Analytical p-values are widely used across various fields of finance and economics:

• Investment Strategy Evaluation: Fund managers and quantitative analysts use p-values to assess if an investment strategy's performance (e.g., alpha generation) is statistically different from zero or a benchmark, after accounting for random variation. This is crucial in risk management to distinguish skill from luck.
• Economic Research and Policy Analysis: Economists employ p-values in econometrics to test hypotheses about the relationships between economic indicators, such as the impact of interest rate changes on inflation, or the effectiveness of fiscal policies. For example, research papers from institutions like the International Monetary Fund often use p-values in their empirical investigations into macroprudential policies.⁵
• Financial Market Efficiency: Researchers use p-values to test theories regarding market efficiency, examining if past price movements can predict future returns. If a trading rule consistently shows a statistically significant edge (low p-value), it might suggest market inefficiencies.
• Credit Risk Modeling: In developing credit scoring models, p-values help determine which variables (e.g., income, debt-to-income ratio) are statistically significant predictors of default.
• Forecasting Model Validation: When building regression analysis models for forecasting, p-values for coefficients help ascertain if individual predictor variables have a statistically significant relationship with the predicted outcome. Economic data repositories like the Federal Reserve Economic Data (FRED) from the St. Louis Fed are vital resources for such analyses.⁴
• Behavioral Finance Studies: In behavioral finance, p-values are used to test hypotheses about investor biases or irrational behaviors by analyzing experimental or market data.
• Regulatory Impact Assessment: Regulators often rely on empirical studies to understand the impact of new rules or amendments. P-values contribute to determining the statistical significance of observed effects, although policy decisions involve much broader considerations than just statistical significance, as highlighted by organizations like the Centre for Economic Policy Research (CEPR).³

Limitations and Criticisms

Despite their widespread use, analytical p-values have significant limitations and have been subject to considerable criticism, particularly concerning their misuse and misinterpretation.

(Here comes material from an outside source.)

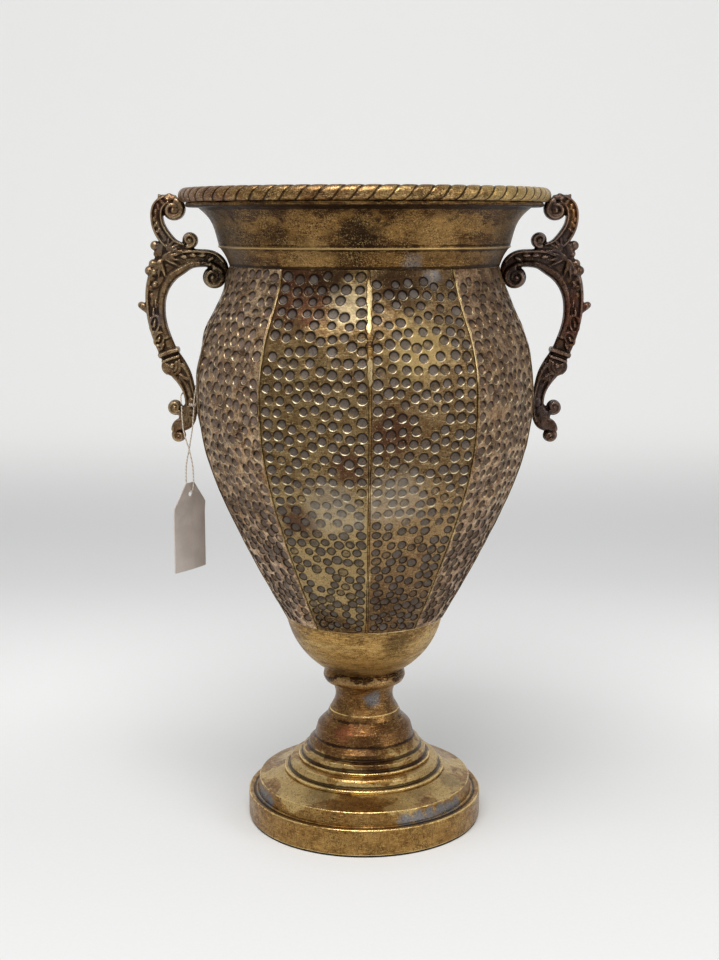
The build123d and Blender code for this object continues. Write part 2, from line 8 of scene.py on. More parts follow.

• Misinterpretation of Probability: A common error is interpreting the p-value as the probability that the null hypothesis is true. As noted by the American Statistical Association, "P-values do not measure the probability that the studied hypothesis is true, or the probability that the data were produced by random chance alone."² It only quantifies the extremity of the data under the assumption that the null hypothesis is true.
• Arbitrary Thresholds: The reliance on conventional significance thresholds (e.g., 0.05) can lead to a dichotomous "significant/not significant" decision, even when a p-value just above or below the threshold might have similar practical implications. A p-value of 0.049 is deemed "significant," while 0.051 is not, despite a negligible difference in evidence.
• Does Not Measure Effect Size: A small p-value indicates statistical significance but does not convey the magnitude or practical importance of an observed effect. A very small effect in a large sample size can yield a tiny p-value, even if the effect is trivial in a real-world context.
• P-Hacking and Selective Reporting: The pressure to achieve "statistically significant" results can lead to practices like "p-hacking" (manipulating data or analyses until a significant p-value is obtained) or selective reporting, where only significant results are published. This can distort the body of scientific literature and lead to false discoveries.¹
• Dependence on Model Assumptions: The validity of a p-value depends on the underlying statistical model assumptions being met. Violations of these assumptions can render the p-value unreliable.

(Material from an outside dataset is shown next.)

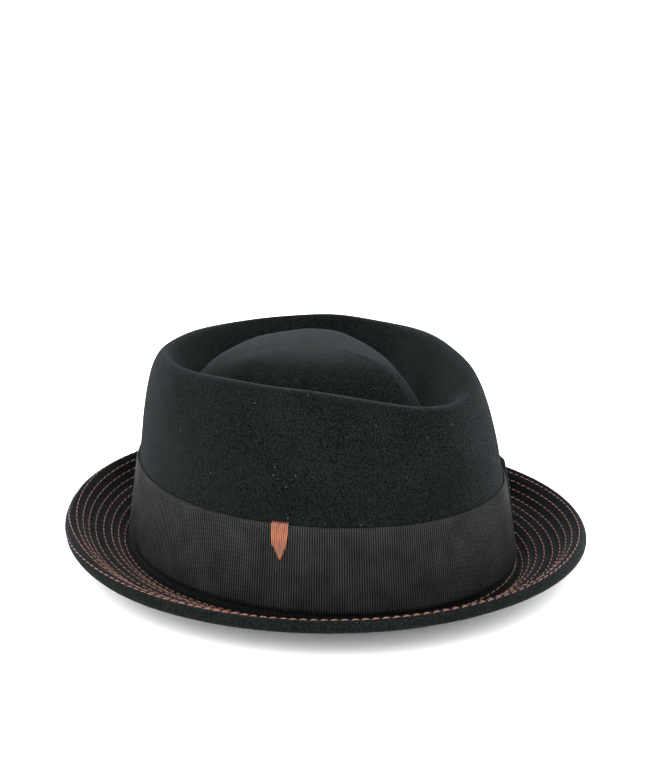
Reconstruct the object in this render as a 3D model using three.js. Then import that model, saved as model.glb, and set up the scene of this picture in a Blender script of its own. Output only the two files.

Analytical P-Value vs. Confidence Interval

While both analytical p-values and confidence intervals are tools for statistical inference based on the same underlying theory, they provide different, yet complementary, information.

A p-value tells you whether an effect is statistically significant (i.e., unlikely to have occurred by random chance if there's no real effect). A confidence interval, on the other hand, provides a range of plausible values for the true population parameter, offering insights into the precision of the estimate and the practical significance of the findings. For example, if a 95% confidence interval for a return difference does not include zero, then the corresponding p-value for a test of no difference would be less than 0.05. Many statisticians advocate for reporting confidence intervals in addition to, or even instead of, p-values, as they provide a more complete picture of the estimated effect.

FAQs

What does a p-value of 0.001 mean?

An analytical p-value of 0.001 means there is a 0.1% chance of observing data as extreme as, or more extreme than, your current observations, assuming the null hypothesis is true. This indicates very strong evidence against the null hypothesis, leading to its rejection at conventional significance levels.

Is a lower p-value always better?

A lower p-value provides stronger evidence against the null hypothesis, suggesting that your observed effect is less likely due to random chance. However, a very low p-value does not necessarily imply that the effect is large or practically important. The significance of an effect should always be considered alongside its magnitude and real-world implications, not just the p-value itself.

Can an analytical p-value prove a hypothesis?

No, an analytical p-value cannot "prove" a hypothesis. It only quantifies the evidence against the null hypothesis. Failing to reject the null hypothesis does not mean it is true, just that the data do not provide sufficient evidence to contradict it. Similarly, rejecting the null hypothesis does not mean the alternative hypothesis is definitively true, but rather that the data support it more than the null.

What is the difference between statistical significance and practical significance?

Statistical significance, indicated by a low p-value, means an observed effect is unlikely to be due to random chance. Practical significance, however, refers to whether the observed effect is large enough or important enough to be meaningful in a real-world context. A statistically significant result might not be practically significant, especially with very large sample sizes, where even tiny effects can yield small p-values.